1. Behaviour should be respectful and conducive to learning. The responsibility for behaviour lies with the students and the school as a whole. It is not the responsibility of the classroom teacher.

1b. (added 20-2-16) Homework should be easy to set and mark, ideally with a computer system that automatically marks the work and records the areas of strength and weakness of the students. Ideally, a whole school policy that picks up those students who don’t do their homework would be in place. 

2. Explanations. Teachers should carefully and clearly explain the curriculum to the students. The use of a good set of textbooks would help with this.

3. Hard work and practise. There is no royal road to geometry, and there is no easy way to learn. The responsibility for doing well ultimately rests on the shoulders of the students.
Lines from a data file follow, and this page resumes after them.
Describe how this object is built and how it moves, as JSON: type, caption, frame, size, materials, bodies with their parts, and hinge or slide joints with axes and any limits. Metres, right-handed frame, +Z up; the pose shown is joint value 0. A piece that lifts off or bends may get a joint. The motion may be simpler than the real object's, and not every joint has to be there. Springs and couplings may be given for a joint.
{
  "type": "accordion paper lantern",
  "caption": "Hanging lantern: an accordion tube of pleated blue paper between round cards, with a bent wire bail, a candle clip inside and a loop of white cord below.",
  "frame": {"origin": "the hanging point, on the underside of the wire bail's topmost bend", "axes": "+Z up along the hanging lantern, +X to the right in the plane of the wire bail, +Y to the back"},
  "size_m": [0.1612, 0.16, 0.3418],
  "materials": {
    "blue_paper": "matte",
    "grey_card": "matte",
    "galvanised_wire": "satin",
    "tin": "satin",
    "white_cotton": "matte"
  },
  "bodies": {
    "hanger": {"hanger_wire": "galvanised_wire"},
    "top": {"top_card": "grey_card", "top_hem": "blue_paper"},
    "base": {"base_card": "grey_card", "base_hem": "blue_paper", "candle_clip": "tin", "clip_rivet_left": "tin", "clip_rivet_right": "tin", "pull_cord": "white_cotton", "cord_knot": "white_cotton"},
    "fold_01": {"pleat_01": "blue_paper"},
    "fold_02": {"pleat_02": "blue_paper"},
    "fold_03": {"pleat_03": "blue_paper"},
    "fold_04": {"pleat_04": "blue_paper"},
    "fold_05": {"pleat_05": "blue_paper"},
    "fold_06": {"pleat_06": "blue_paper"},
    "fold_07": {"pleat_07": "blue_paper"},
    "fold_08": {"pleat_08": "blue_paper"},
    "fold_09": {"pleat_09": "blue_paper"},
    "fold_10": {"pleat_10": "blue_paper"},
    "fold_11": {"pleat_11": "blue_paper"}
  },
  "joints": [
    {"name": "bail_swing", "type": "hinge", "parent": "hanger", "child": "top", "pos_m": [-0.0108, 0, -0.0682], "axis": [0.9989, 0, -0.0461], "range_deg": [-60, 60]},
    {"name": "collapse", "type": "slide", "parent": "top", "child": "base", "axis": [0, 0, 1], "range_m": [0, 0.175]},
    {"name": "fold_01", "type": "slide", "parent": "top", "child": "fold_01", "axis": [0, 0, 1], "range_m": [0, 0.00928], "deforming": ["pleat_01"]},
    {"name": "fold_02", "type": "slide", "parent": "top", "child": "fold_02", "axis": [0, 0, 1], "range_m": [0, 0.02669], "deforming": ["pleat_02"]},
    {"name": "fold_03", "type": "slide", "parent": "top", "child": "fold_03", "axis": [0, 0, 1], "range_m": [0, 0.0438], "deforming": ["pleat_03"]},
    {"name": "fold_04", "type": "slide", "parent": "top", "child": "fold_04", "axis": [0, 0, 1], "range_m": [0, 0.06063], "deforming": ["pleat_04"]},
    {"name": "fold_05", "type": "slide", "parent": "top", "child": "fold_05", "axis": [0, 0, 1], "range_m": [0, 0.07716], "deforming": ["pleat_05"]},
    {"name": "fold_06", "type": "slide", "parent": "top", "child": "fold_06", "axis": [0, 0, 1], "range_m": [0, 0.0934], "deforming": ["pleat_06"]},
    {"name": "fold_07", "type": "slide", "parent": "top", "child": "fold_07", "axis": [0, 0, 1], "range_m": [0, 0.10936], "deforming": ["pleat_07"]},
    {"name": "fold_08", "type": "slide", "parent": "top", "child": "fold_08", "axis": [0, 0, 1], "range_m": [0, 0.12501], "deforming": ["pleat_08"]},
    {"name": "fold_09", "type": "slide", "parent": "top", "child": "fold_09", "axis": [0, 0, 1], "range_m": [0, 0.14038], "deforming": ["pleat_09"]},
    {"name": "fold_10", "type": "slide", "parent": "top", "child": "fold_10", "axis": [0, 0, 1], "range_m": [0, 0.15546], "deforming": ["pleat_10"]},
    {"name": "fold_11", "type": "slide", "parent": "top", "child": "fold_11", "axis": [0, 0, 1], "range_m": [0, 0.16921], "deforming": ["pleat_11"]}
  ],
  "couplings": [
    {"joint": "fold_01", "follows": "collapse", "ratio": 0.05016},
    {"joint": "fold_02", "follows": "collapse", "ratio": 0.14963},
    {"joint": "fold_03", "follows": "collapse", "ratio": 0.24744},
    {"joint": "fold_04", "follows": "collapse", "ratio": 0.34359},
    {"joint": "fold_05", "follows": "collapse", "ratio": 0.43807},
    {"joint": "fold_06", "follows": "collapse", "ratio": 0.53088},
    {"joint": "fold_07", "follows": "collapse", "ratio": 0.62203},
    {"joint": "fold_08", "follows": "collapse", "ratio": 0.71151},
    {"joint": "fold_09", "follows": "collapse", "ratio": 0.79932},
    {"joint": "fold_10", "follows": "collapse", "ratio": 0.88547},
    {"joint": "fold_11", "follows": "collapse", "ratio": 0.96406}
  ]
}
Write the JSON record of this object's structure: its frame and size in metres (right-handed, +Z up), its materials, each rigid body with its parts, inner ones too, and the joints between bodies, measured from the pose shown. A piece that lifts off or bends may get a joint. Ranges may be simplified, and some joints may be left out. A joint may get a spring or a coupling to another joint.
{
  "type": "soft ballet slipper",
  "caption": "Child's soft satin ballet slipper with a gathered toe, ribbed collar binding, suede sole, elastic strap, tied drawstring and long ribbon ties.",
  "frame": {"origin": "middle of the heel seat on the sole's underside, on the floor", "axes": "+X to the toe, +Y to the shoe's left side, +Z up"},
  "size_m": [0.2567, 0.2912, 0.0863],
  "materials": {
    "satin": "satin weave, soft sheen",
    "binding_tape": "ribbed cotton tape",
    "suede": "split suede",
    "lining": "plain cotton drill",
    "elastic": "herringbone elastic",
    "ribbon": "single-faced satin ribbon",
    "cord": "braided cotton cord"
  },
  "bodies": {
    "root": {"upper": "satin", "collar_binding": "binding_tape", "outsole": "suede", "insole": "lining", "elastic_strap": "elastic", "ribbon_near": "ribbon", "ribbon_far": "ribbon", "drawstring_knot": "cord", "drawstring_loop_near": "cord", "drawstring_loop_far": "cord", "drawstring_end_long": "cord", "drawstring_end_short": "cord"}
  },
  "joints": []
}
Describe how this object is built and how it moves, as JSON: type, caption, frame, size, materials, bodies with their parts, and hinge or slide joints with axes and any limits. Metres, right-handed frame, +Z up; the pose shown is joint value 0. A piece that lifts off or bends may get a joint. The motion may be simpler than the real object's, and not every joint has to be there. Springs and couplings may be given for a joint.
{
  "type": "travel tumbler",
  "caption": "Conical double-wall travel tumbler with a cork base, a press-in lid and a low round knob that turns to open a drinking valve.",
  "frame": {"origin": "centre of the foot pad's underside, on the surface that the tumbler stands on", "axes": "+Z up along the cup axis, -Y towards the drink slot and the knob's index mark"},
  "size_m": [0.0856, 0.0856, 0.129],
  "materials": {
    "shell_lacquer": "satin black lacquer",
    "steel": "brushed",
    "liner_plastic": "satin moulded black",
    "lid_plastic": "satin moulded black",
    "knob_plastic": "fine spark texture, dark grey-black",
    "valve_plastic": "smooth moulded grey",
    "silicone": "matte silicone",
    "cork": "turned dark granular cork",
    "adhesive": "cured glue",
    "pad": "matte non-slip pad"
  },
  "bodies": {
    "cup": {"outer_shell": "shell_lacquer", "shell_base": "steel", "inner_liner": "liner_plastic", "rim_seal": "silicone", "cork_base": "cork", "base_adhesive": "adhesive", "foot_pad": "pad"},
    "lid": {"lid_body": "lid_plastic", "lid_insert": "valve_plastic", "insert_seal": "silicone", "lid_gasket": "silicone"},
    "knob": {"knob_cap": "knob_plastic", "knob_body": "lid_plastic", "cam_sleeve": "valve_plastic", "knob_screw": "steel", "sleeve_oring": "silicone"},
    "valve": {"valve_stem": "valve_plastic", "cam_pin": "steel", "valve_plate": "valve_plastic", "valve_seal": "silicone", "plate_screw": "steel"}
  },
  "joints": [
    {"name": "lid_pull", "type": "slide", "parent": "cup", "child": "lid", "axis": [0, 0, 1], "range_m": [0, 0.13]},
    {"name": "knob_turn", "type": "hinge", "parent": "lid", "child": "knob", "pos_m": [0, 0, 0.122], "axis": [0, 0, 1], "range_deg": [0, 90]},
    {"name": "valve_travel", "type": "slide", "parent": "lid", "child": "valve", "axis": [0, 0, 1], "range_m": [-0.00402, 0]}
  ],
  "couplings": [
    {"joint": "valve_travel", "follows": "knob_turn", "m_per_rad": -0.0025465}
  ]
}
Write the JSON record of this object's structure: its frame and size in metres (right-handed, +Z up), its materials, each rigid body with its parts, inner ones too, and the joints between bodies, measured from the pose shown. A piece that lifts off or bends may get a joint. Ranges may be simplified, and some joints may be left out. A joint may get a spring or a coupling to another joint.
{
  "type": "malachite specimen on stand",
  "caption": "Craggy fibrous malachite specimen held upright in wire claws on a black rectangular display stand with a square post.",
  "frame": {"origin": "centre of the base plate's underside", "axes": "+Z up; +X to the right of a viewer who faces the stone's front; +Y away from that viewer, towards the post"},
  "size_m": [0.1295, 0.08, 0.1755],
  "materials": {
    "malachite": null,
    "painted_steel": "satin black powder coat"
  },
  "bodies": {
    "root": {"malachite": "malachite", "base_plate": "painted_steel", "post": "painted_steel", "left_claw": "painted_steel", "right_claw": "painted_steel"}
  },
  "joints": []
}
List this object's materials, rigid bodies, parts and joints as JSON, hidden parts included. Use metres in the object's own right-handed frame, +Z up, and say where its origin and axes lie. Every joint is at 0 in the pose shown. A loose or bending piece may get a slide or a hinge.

4. Teaching should be responsive. I think that all teachers engage in responsive teaching (a phrase coined by Dylan Wiliam) by which I mean they respond to whether students are learning what is being taught or not and change what they’re doing accordingly. It may be possible to find teachers that don’t but I think they’d be extremely rare. Clearly this can be done to variable levels of success but I think that teachers simply being allowed to exercise their professional judgement in their classes is a necessary condition of a good education.

5. Exam preparation. By this I mean the awareness that students are working towards a high stakes GCSE and referencing this in teaching. The use of past papers and mock exams is, I think, necessary to a good education.

There it is, 5 perhaps obvious necessities to a good education. What are the barriers to this happening?

1. The responsibility for good behaviour is often left with the classroom teacher. Teachers are told to plan ‘engaging’ lessons and to try to have good relationships with students who exhibit bad behaviour. This results in teachers planning for ‘engagement’ and pandering to the troublemakers as opposed to planning for learning and teaching to the top.
2. Teachers have been inculcated into the erroneous belief that they should minimise teacher talk and students should learn by doing and realising things for themselves . Teaching by telling has got a bad reputation even though it is probably the best way for students to learn at school.

3. The responsibility for students doing well is not often enough put on the students themselves. Too often, teachers are blamed for what is simply students not being prepared to graft to do well.

4. Teachers are put off making their own judgements about how to respond to their classes by tick box exercises such as confused whole-school AfL diktats that act as a proxy for teacher judgements.

5. ‘Teaching to the test’ is maligned as being a last resort when other teaching hasn’t worked as opposed to being an integral teaching process. Tests are disparaged as being damaging to students as opposed to a useful learning tool.

So there we go. Let’s start with the necessary conditions for a good education.